The Founding Fathers’ one big fumble (apart from that 3/5ths thing) was this: originally, the freedoms guaranteed by the Bill of Rights — e.g., freedom of the press, the right to a jury trial, freedom from unreasonable searches and seizures — were only enforceable against the federal government, not the states. In other words, although the Constitution forbade the U.S. government from locking you up for writing a saucy pamphlet, there was nothing to prevent, say, Georgia from doing so.
This has been a real problem for a Union with a lot of crazy states. At the time of the country’s founding, the greatest threat to civil liberties might have been a Leviathan central government. But the civic history of the 19th and 20th centuries is in great part a tale of insane and restrictive state laws, written by a retrograde social order attempting to dig in its heels, often in defiance of a more progressive federal government.
To solve the problem of overbearing state legislation, courts got creative and looked to the Fourteenth Amendment, which in part forbids states from depriving citizens of life, liberty or property without due process of law. Starting in the early 1900s, the Supreme Court held, amendment-by-amendment, and sometimes clause-by-clause, that portions of the Bill of Rights were “incorporated” into the Fourteenth Amendment’s due process clause and thus enforceable against the states.

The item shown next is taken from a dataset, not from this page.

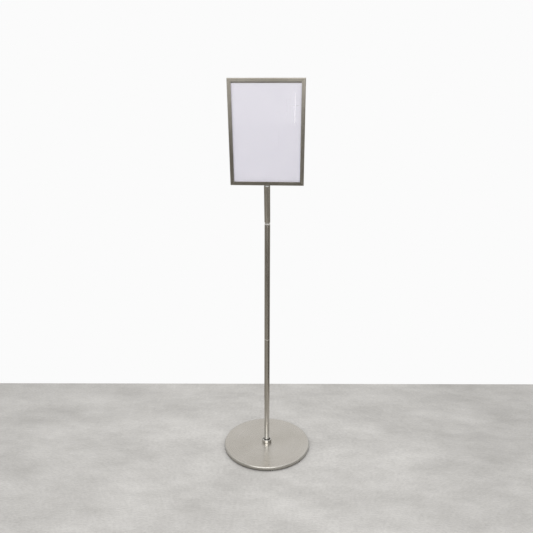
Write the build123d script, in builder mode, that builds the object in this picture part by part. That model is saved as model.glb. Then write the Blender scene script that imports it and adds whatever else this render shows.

You might be discomfited that your Constitutional rights rest on this textually questionable bit of Mobius-strip logic. But the process of “incorporation” has worked pretty well. Flash forward to 2010, and most rights in the first ten amendments have been held applicable against the states, with the glaring exception of the Second Amendment. That’s the question presented by McDonald.
Based on Tuesday’s oral argument, the Court seems poised to hold that the Second Amendment protects the right to bear arms against intrusion by the states. Scalia, Dick Cheney’s hunting buddy, vocally supported the NRA’s side, throwing in references to “homosexual conduct” and “abortion on demand” for good measure. More crucially, Kennedy, typically the swing vote in close cases, was also supportive of the position of gun rights advocates. The Court’s four moderate/liberal justices, meanwhile, were left basically talking amongst themselves. Stevens reminded everyone that he’ll turn 90 in April by asking a question containing the phrase “jot and tittle.” Breyer proposed an interesting doctrinal solution to the problem of incorporation, which he explained like this: “Step one is, make my chart.”
By the time the Supreme Court term ends in June, expect an opinion holding that the Constitution forbids states from infringing on the right to bear arms. Although such a decision will, pardon the pun, declare open season on state and local gun regulations, this is not something to fret too much about. There’s no reason to believe that a pro-incorporation opinion will effectively sweep aside the nation’s gun laws. Yes, there will be many Orly Taitz-type lawsuits that argue that a ban on rocket launchers violates the right to bear arms. But courts will likely dismiss most of these attacks and hold that Second Amendment rights, like most rights, are subject to caveats and reasonable regulation.
Even if the challenges of gun rights advocates are occasionally successful, liberals should resist the urge to protest on the Supreme Court plaza with graphic pictures of fetal victims of gun violence. The sometimes-uncomfortable truth is that the Constitution bestows a bundle of rights, many of which we might personally enjoy, some of which we might think are the refuge of the paranoid or the depraved. It hardly advances the cause of liberalism to advocate stingy interpretations of Constitutional freedoms. Lefties have lots of rights to celebrate. Would it kill you to give the Ruby Ridge crowd just one?
Ian Retford is the pseudonym of a lawyer in New York City.